Hétéroclites d’apparences, les objets disparates installés par Véronique Hoet dans un espace carré de vitrine. Du vide et du plein. Des carrés et des ronds. Des entassés et des dispersés. Des confettis disent l’absence en trous ou la présence sans trous. Et celle qui gère le tout, c’est la performeuse, la perforatrice, impérative et impératrice.

Sous sa bulle, droit dressé, en stature de fusillé, l’homme blanc de Pierre Staquet, stoïque et résigné, attend l’impact des boules prochaines qui rejoindront bientôt celles qui finirent déjà à ses pieds statufiés. L’emblématique escargot du Daily Bul, apprivoisé par Claire Kirckpatrick, complice, ironique, fait son clin d’œil à papy Pol en agitant, narquois, ses antennes à cœur joie, pas si « Escargogol » que cela. Bernard Bacq a choisi l’impertinence railleuse par le biais d’une déclinaison de pénis éjaculateurs du genre « ne jamais dire fontaine je ne boirai pas ». Quant à Serge Poliart, il dessine son humour poétique en se racontant une histoire sans paroles avec une tendresse un peu acide.

Michel Voiturier

« Pol Bury Va-et-Vient » jusqu’au 12 mars 2023 au Centre de la Gravure et de l’Image imprimée à La Louvière. Infos : +32 64 27 78 11 ou https://lalouviere.be ; « Voix surréalistes, Le Corps des Mots » jusqu’au 15 janvier 2023 au musée Daily Bul. Infos : 0032 (0)64 22 46 99 ou www.dailybulandco.be ; « Clins d’œil à Pol Bury » jusqu’au 13 décembre 2022 au Château Gilson.
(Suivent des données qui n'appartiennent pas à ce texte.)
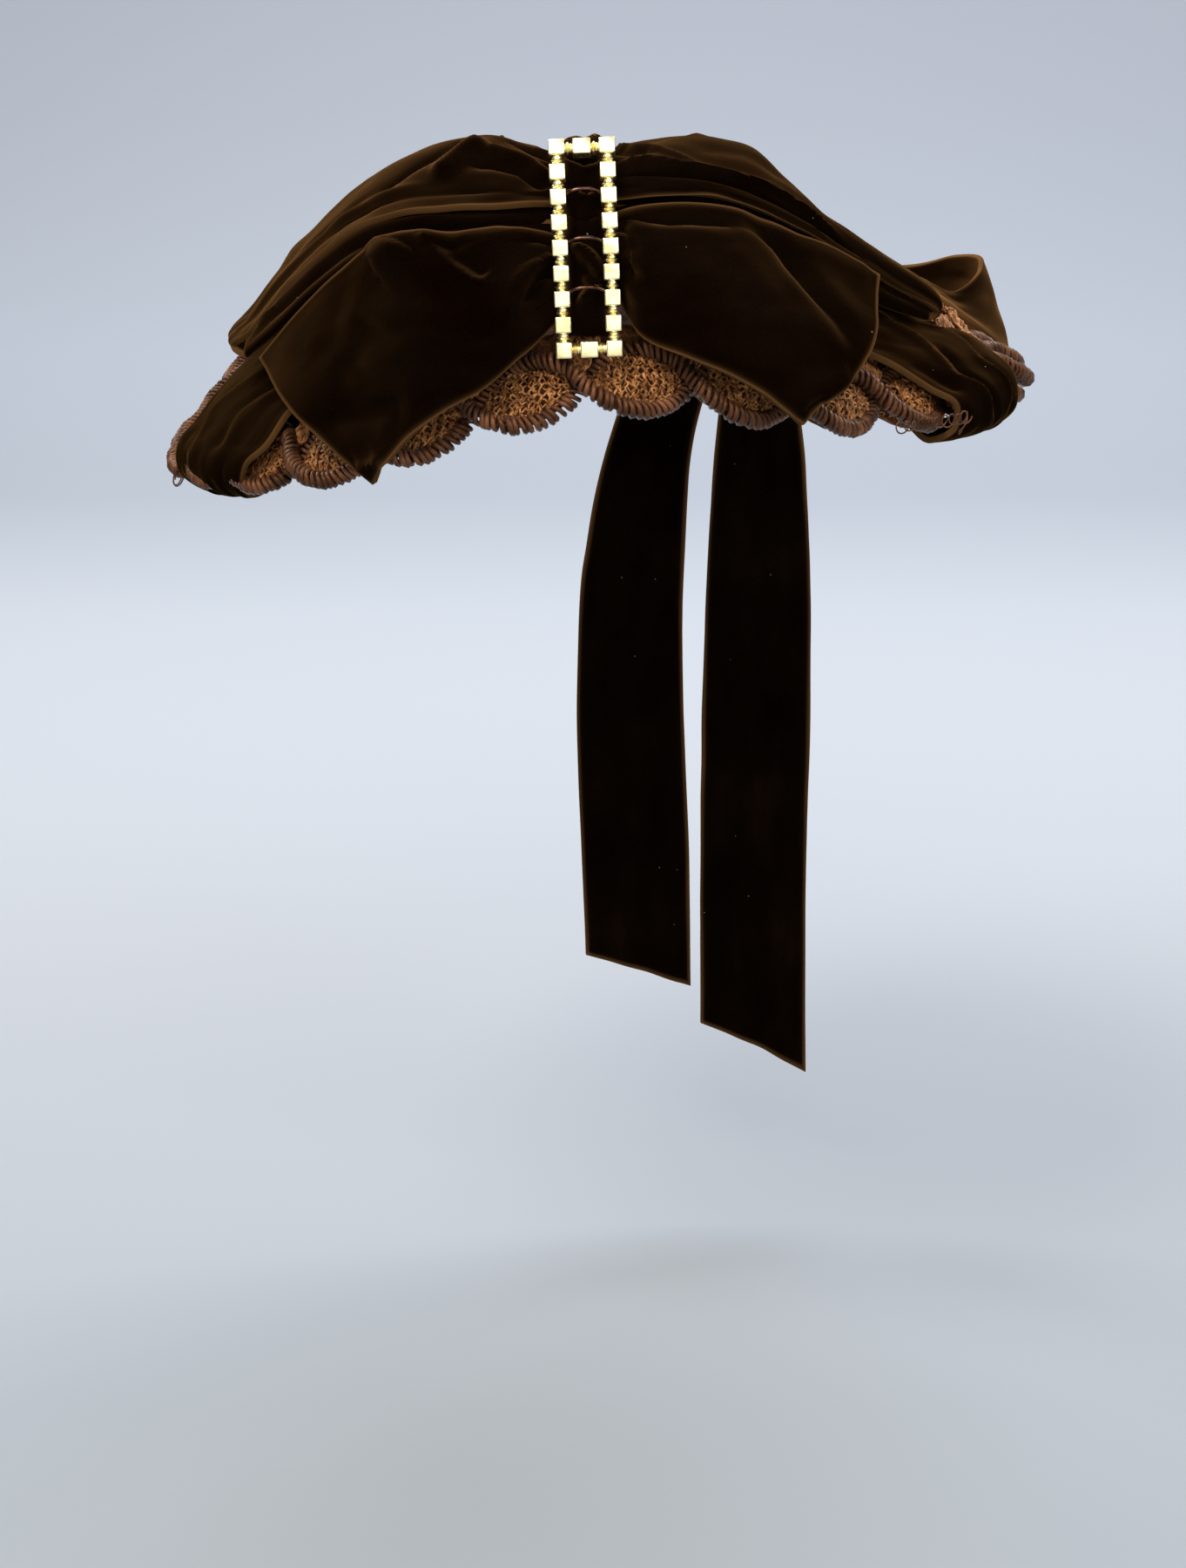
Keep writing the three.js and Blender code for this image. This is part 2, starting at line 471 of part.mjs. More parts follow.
// One soldered frame: square beads up both sides and across both bars, with ring spacers between
function makeBuckle() {
  const pieces = [];
  const addBead = (side, height, width) => {
    const bead = new THREE.BoxGeometry(width, BUCKLE.bead, BUCKLE.bead);
    pieces.push(bead.applyMatrix4(onBuckle(side, height, 0)));
  };
  const addSpacer = (side, height, gap, turn) => {
    const length = gap + BUCKLE.seatDepth;
    const spacer = new THREE.CylinderGeometry(BUCKLE.ringRadius, BUCKLE.ringRadius, length, 6);
    spacer.applyMatrix4(turn);
    pieces.push(spacer.applyMatrix4(onBuckle(side, height, 0)));
  };
  const upright = new THREE.Matrix4().makeRotationX(Math.PI / 2);
  const crosswise = new THREE.Matrix4().makeRotationZ(Math.PI / 2);
  const columns = [-BUCKLE.columnSpacing / 2, BUCKLE.columnSpacing / 2];
  const gap = BUCKLE.pitch - BUCKLE.bead;
  for (const side of columns) {
    for (let i = 0; i < BUCKLE.beads; i += 1) {
      addBead(side, i * BUCKLE.pitch, BUCKLE.bead);
    }
    for (let i = 0; i < BUCKLE.beads - 1; i += 1) {
      addSpacer(side, (i + 0.5) * BUCKLE.pitch, gap, upright);
    }
  }
  const barLink = (BUCKLE.columnSpacing - BUCKLE.bead - BUCKLE.barBead) / 2;
  const linkCentre = (BUCKLE.barBead + barLink) / 2;
  for (const height of [0, (BUCKLE.beads - 1) * BUCKLE.pitch]) {
    addBead(0, height, BUCKLE.barBead);
    addSpacer(-linkCentre, height, barLink, crosswise);
    addSpacer(linkCentre, height, barLink, crosswise);
  }
  const frame = pieces.map(toManifold).reduce((whole, piece) => whole.add(piece));
  const mesh = addPiece('buckle', fromManifold(frame), GILT);
  mesh.position.copy(BUCKLE.seat);
  mesh.rotation.y = BUCKLE.roll;
}

// Three thin wires arch between the sides of the buckle over the gathered velvet
function makeWires() {
  WIRES.forEach(({ height, halfSpan }, index) => {
    const stops = [-1, -0.6, 0, 0.6, 1].map((share) => {
      const arch = 1 - share * share;
      const forward = WIRE.proud + WIRE.bulge * arch;
      const place = new THREE.Vector3(share * halfSpan, -forward, WIRE.rise * arch);
      return place.applyMatrix4(onBuckle(0, height, 0));
    });
    const section = new THREE.Shape(
      Array.from({ length: WIRE.sides }, (_, i) => {
        const turn = (i / WIRE.sides) * Math.PI * 2;
        return new THREE.Vector2(WIRE.radius * Math.cos(turn), WIRE.radius * Math.sin(turn));
      }),
    );
    const path = new THREE.CatmullRomCurve3(stops);
    const wire = new THREE.ExtrudeGeometry(section, { steps: WIRE.steps, extrudePath: path });
    const mesh = addPiece(`buckle_wire_${index + 1}`, wire, BRONZE);
    mesh.position.copy(BUCKLE.seat);
    mesh.rotation.y = BUCKLE.roll;
  });
}

makeCrown();
makeBrim();
makeLace();
makeCoil('edge_coil_a', 1);
makeCoil('edge_coil_b', -1);
makeVelvet();
makeBuckle();
makeWires();

export default hat;
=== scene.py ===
"""Straw hat with a velvet bow: the finished surface of every piece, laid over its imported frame.

Sizes and tables are in millimetres, and every mesh is written in metres.
The bow faces -Y, +Z is up, and the origin is the inside top of the crown.
"""

import logging
import math
from collections.abc import Sequence
from dataclasses import dataclass, field
from enum import Enum

import bpy
import numpy as np
from mathutils import Matrix, Vector


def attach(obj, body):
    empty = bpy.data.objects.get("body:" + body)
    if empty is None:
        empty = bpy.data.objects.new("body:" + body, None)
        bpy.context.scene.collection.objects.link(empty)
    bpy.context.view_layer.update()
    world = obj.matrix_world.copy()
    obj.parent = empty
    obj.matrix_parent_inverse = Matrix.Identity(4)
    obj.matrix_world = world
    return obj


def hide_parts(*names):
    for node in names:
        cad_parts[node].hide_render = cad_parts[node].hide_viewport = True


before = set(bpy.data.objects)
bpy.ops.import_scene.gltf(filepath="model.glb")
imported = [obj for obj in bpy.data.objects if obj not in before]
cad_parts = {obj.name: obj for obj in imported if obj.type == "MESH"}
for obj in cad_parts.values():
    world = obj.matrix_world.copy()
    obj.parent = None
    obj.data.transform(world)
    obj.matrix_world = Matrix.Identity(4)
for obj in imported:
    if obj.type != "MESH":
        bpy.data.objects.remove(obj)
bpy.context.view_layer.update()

MM = 0.001
BODY = "root"
SEED = 1887
NARROWEST_SHEET = 10.1
LOG = logging.getLogger("straw_hat")

Array = np.ndarray
Place = tuple[float, float, float]
Table = tuple[tuple[Place, ...], ...]


def wrapped(angle: Array) -> Array:
    """The same angle, brought between minus and plus half a turn."""
    return np.arctan2(np.sin(angle), np.cos(angle))


@dataclass(frozen=True)
class Wave:
    """One lift of the rim: how high, at which angle, and how far it spreads."""

    rise: float
    at: float
    spread: float
    fade: float = 2.5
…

Infos :  064 21.51.21 ou  info@ccrc.be

Catalogues :

Frédérique Martin-Scherrer, « Pol Bury Livres et écrits », Bruxelles/La Louvière, C.F.C./Daily Bul, 2022 (272 p. 27€ )

Véronique Blondel, Christophe Veys, Frédérique Martin-Scherrer, « Pol Bury va-et-vient », La Louvière, Centre de la Gravure, 2022, (176 p. 35€) (trilingue : fr en nl)

Christine Bechet, « Quinconce clins d’œil à Pol Bury », La Louvière, Quinconce, 52 p.